The SBV is facing an increasingly complex policy environment. Typically, a central bank confronted with three consecutive months of above-target inflation (5.6% vs. a 4.5% ceiling) would raise interest rates to cool the economy. However, the SBV must balance this with the need to maintain affordable credit for domestic businesses to support the government’s growth targets.

While the SBV has kept benchmark interest rates steady to support local enterprises, it has increased liquidity-absorbing operations through open market channels (OMO) and the issuance of central bank bills to defend the Vietnamese Dong (VND) against depreciation pressures.

HSBC’s Forecast Adjustments

In light of the May data, HSBC’s research team updated its economic outlook for Vietnam. The bank made two key adjustments:

  • Downgraded Current Account Surplus: Reflecting the larger-than-expected trade deficit, HSBC trimmed its projections for Vietnam’s external surplus, acknowledging that the import surge will consume a larger portion of foreign exchange earnings.
  • Upward Inflation Revision: HSBC raised its 2026 inflation projection, warning that supply-side pressures from global oil markets and food prices are likely to linger into the second half of the year.

Implications: Structural Vulnerabilities and the Path Ahead

The economic data from mid-2026 highlights several structural vulnerabilities and medium-term implications for Vietnam’s development model.
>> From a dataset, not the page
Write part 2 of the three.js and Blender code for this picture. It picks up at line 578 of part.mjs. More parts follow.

Over-Reliance on Foreign Inputs

The USD 5.2 billion trade deficit in May underscores Vietnam’s vulnerability to supply chain bottlenecks and import price inflation. Because domestic supporting industries (Tier 2 and Tier 3 suppliers) remain underdeveloped, Vietnamese manufacturers cannot easily substitute imported components with local alternatives. To sustain long-term stability, Vietnam will need to deepen its domestic supply chains, encouraging local firms to move up the value chain from simple assembly to component manufacturing.
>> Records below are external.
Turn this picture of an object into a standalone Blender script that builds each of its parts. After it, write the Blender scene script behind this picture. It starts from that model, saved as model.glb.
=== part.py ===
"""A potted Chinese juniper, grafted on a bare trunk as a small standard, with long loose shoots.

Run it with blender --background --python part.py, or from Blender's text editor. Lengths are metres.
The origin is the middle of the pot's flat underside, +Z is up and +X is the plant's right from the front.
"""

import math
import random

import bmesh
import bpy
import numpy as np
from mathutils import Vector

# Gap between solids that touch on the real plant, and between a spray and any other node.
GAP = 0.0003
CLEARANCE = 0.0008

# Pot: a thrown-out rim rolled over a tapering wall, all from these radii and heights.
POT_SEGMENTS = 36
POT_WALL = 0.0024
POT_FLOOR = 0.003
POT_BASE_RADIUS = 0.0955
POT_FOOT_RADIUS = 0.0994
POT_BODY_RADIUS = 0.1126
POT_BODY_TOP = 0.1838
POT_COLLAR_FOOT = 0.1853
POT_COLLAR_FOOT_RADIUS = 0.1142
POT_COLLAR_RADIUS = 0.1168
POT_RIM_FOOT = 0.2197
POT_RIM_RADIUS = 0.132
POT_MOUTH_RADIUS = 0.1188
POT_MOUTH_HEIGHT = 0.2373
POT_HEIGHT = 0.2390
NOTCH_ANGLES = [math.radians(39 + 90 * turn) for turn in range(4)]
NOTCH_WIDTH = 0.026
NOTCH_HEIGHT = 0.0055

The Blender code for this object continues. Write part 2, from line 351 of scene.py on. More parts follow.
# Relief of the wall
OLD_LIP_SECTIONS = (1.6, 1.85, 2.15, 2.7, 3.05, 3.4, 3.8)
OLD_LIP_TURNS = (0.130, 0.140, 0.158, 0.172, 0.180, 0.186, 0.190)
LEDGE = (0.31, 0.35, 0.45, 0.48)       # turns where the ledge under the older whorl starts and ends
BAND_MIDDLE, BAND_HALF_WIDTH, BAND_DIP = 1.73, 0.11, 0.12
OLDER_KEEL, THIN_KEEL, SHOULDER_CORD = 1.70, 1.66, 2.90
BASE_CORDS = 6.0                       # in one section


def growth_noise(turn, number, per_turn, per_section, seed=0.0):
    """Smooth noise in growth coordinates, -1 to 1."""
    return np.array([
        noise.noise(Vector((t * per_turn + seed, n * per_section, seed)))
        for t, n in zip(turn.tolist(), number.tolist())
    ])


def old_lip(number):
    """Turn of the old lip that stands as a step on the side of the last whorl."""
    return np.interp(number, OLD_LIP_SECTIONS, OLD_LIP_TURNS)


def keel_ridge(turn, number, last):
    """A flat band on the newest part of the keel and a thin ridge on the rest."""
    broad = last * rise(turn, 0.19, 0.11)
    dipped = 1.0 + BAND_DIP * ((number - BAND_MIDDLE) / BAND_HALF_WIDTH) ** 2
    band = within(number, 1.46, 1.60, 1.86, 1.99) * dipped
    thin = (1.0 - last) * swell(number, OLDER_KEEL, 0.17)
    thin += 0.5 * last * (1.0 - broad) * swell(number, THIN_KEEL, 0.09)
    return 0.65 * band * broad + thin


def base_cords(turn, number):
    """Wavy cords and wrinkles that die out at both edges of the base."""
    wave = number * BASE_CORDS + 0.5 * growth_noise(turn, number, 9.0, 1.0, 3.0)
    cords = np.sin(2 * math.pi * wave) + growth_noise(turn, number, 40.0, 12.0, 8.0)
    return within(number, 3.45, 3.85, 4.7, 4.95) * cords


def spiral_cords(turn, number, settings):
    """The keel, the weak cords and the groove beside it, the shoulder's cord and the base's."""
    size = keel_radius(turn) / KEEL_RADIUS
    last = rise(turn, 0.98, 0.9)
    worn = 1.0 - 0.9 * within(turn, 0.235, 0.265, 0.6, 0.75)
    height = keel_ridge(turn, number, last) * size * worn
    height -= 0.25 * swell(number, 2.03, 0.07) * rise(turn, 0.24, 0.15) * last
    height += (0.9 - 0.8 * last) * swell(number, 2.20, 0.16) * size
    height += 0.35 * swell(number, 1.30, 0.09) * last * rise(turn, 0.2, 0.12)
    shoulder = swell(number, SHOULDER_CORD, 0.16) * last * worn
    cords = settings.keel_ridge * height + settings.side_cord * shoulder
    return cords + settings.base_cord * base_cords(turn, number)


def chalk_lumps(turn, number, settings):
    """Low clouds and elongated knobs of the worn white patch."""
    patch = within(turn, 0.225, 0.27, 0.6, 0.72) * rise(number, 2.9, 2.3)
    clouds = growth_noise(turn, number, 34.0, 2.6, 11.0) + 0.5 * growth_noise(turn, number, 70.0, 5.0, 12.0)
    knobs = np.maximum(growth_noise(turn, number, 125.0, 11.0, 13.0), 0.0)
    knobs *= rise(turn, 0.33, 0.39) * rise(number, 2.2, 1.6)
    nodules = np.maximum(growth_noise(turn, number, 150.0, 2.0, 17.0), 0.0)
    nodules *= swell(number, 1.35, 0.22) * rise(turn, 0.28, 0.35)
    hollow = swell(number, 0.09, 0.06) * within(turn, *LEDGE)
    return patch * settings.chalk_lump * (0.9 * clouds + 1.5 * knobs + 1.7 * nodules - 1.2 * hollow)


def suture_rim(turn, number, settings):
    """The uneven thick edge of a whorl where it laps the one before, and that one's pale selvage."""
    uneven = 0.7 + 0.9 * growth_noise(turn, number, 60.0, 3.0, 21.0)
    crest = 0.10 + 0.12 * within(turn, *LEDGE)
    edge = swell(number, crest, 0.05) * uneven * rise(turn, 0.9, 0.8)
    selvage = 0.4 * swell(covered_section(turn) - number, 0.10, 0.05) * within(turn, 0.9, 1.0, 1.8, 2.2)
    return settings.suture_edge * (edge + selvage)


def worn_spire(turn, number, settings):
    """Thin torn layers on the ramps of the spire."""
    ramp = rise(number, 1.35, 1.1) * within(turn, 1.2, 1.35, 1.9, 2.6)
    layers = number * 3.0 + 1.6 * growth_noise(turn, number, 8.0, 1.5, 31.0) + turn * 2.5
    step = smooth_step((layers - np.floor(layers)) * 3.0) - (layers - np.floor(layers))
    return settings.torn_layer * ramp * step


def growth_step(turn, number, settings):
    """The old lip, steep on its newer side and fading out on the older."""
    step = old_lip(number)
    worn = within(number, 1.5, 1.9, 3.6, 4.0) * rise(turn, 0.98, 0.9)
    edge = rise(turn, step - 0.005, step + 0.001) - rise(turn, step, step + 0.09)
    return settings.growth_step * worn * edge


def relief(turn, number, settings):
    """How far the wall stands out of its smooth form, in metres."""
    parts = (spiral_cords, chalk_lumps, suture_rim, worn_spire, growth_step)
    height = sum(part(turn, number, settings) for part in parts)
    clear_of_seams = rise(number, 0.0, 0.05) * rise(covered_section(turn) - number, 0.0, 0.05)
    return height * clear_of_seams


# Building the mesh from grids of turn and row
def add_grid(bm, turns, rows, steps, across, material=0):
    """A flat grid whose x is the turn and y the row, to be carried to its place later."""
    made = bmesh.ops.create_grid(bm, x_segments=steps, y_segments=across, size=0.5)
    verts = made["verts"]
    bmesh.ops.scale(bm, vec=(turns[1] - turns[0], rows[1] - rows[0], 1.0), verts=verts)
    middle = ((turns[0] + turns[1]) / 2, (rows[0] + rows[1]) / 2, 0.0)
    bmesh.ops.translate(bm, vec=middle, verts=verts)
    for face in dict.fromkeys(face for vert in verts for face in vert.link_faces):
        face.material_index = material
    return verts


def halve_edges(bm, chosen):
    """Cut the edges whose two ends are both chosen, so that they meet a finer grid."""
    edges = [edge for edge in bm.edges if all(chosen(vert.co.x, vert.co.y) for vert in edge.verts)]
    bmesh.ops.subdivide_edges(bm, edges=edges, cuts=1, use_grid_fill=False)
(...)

Currency Pressures and Capital Flights

A widening trade deficit naturally increases the demand for foreign currencies (primarily the USD) to pay for imports, putting downward pressure on the Vietnamese Dong. If the VND depreciates too rapidly, it risks importing further inflation by making foreign inputs even more expensive. The SBV may find itself forced to utilize its foreign exchange reserves to stabilize the currency, reducing its cushion against future external shocks.

The Consumption Outlook

While GDP growth remains strong at 7.8%, persistent inflation at 5.6% poses a risk to domestic consumer spending. As the cost of fuel and food consumes a larger share of household budgets, real disposable income may contract. This could lead to a slowdown in domestic retail sales and services in the latter half of 2026, shifting the burden of economic growth entirely onto the export sector.

Conclusion

Vietnam’s economy in 2026 presents a picture of high performance accompanied by growing pains. The 7.8% GDP growth rate demonstrates the fundamental competitiveness of its manufacturing sector. However, the record trade deficit and above-ceiling inflation serve as a reminder that rapid, export-led growth requires careful management.

How the State Bank of Vietnam and the government balance inflation control with growth support over the coming quarters will likely determine whether Vietnam can maintain its position as one of Asia’s premier economic success stories.